Again the feast, the speech, the glee,
The shade of passing thought, the wealth
Of words and wit, the double health,
The crowning cup, the three-times-three,
Regret is dead, but love is more
Than in the summers that are flown,
For I myself with these have grown
To something greater than before
At this point DD went and stood alone in the middle of the dance floor and when the room was absolutely quiet again, DD said in a loud, clear voice;
“NOW BE BRAVE
'Tis better to have loved and lost
Than never to have loved at all.
And last the dance;—till I retire:”
Now I learned later, that what came next, DD and mischievous friend were actually planning for something quite different but after discovering my little secret, decided that it would be just perfect for this rather.
DD then walked across to me, took me by the hand and led me to the middle of the dance floor.
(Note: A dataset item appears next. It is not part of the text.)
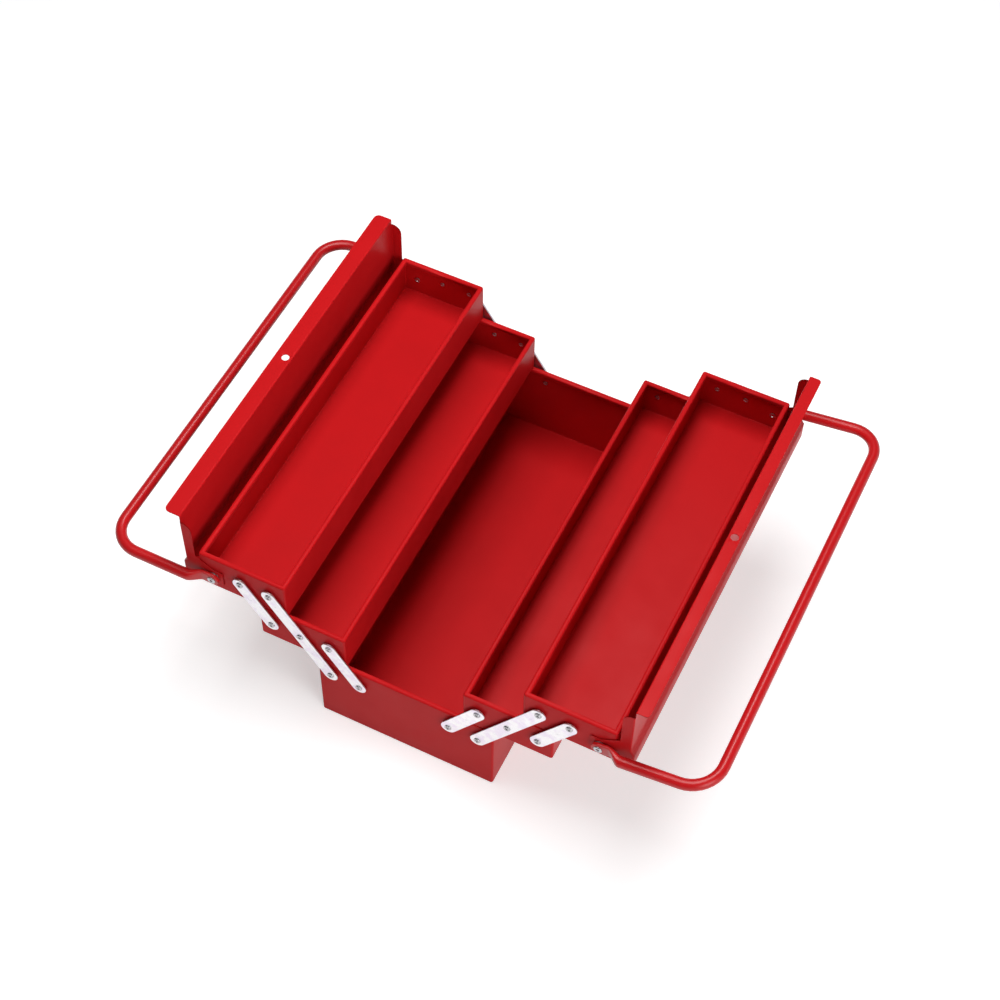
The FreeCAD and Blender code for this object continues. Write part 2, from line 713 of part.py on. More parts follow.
build_base()
lid_pivot = [("sizes.lid_inset", "sizes.lid_pivot_rise", "sizes.handle_rivet_radius")]
for side in SIDES:
    build_stage(
        "middle_tray", side, MIDDLE_EDGE, MIDDLE_BASE,
        [UPPER_ON_MIDDLE, LONG_ON_MIDDLE, LOWER_ON_MIDDLE], [],
    )
    build_stage("top_tray", side, TOP_EDGE, TOP_BASE, [UPPER_ON_TOP, LONG_ON_TOP], lid_pivot)
    build_levers(side)
    build_lid_and_handle(side, 90 * RIGHT_HANDLE_LIFT_SHARE if side == "right" else 0)
doc.recompute()

for item in doc.Objects:
    if "Invalid" in item.State or "Error" in item.State:
        raise RuntimeError(f"{item.Label} failed: {item.State}")
for node in nodes:
    if node.Shape.isNull() or not node.Shape.isValid():
        raise RuntimeError(f"{node.Label} has no valid shape")

os.makedirs("parts", exist_ok=True)
for node in nodes:
    node.Shape.exportStep(f"parts/{node.Label}.step")
print(len(nodes), "nodes; swing of the levers", round(2 * value(LEAN_ANGLE), 3), "degrees")
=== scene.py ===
"""A five-tray cantilever tool box of red stove-enamelled sheet, opened out, on a pale floor."""
import json
import math

import bmesh
import bpy
from bpy.props import FloatProperty, FloatVectorProperty, PointerProperty
from mathutils import Matrix, Vector


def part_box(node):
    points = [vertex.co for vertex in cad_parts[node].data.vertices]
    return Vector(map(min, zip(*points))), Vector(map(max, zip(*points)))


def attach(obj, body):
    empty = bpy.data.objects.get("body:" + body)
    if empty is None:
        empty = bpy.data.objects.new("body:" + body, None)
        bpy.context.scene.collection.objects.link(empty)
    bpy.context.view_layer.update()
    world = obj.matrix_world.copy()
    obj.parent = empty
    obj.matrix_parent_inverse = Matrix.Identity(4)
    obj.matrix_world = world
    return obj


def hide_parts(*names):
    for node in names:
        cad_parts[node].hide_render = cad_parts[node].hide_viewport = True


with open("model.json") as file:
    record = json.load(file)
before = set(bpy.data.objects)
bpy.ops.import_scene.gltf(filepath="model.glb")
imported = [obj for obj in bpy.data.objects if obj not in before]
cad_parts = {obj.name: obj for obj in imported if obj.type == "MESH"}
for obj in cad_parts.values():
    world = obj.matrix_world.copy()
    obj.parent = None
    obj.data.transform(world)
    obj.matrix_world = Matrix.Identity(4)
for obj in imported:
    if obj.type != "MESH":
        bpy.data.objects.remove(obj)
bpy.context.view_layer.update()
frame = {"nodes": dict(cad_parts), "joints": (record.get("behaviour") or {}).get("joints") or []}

bl_info = {
    "name": "Cantilever Tool Box",
    "version": (1, 0, 0),
    "blender": (4, 5, 0),
    "location": "View3D > Sidebar > Tool Box",
    "description": "Builds the trays, levers, lids and handles of a cantilever tool box",
    "category": "Object",
}

PIVOTS = {joint["name"]: Vector(joint["pos_m"]) for joint in frame["joints"]}
MM = 0.001

# Which way each side lies along X, and each end along Y
SIDES = {"left": -1, "right": 1}
ENDS = {"front": -1, "back": 1}

# How closely a corner or an edge has to lie where it is looked for, in metres
CLOSE = 1e-5

# Corners nearer to each other than this become one, in metres
MERGE = 1e-6

# A face looks along an axis when its normal's share that way is above this
FACING = 0.9

# Faces round a rivet, a bar and a padlock hole
RING_STEPS = 32


def length(name, description, default):
    """A size that a user may change, given in millimetres."""
    return FloatProperty(
        name=name, description=description, default=default * MM, min=0.0,
        unit="LENGTH", precision=5,
    )


def watts(name, description, default):
    """A lamp's power that a user may change, in watts."""
    return FloatProperty(
        name=name, description=description, default=default, min=0.0, unit="POWER",
    )


def colour(name, description, code):
    """A colour that a user may change, given as an sRGB hex value."""
    return FloatVectorProperty(
        name=name, description=description, default=linear(code), size=3,
        min=0.0, max=1.0, subtype="COLOR",
    )


def linear(code):
    """The linear colour of an sRGB hex value such as #C81B1F."""
    shares = [int(code[place:place + 2], 16) / 255 for place in (1, 3, 5)]
    return tuple(
        share / 12.92 if share <= 0.04045 else ((share + 0.055) / 1.055) ** 2.4
        for share in shares
    )


class TraySizes(bpy.types.PropertyGroup):
    """Sheet and folds of the five trays."""

    sheet: length("Sheet", "Thickness of the trays' steel sheet", 0.8)
    corner: length("Corner", "Outer radius of a tray's upright corners", 2.6)
    floor_bend: length("Floor bend", "Outer radius between a tray's floor and its walls", 2)
    hem_width: length("Hem width", "Width of the rim that is rolled inwards", 5.5)
    hem_depth: length("Hem depth", "How far the rolled rim reaches down inside a wall", 6)
    hem_round: length("Hem round", "Outer radius of the two bends along a rim", 2.3)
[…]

She then winked at Mischievous friend who went up to MMS, whispered something in her ear and led her to the dance floor. MMS was beaming. On her face, an expression of bewilderment, mixed with wonder.
The 2 mischievous girls made us stand, looking at each other and then signalled to the band.
Then the band started playing “take a chance on me”. And the mischievous 2 then said, “so what are you waiting for?”. I took MMS’s hand, did a slight bow, she answered with a curtsy and we danced to cheers from the assembled friends. Half way through, Sunshine shot across the dance floor and scrambled up me until I was hugging her tight against me and dancing with her mom. Have you ever known a man as blessed as me? 2 more wonderful women in my life. We danced the night away.
You can yell rebound and too soon or anything else that you want but this time I ignore you.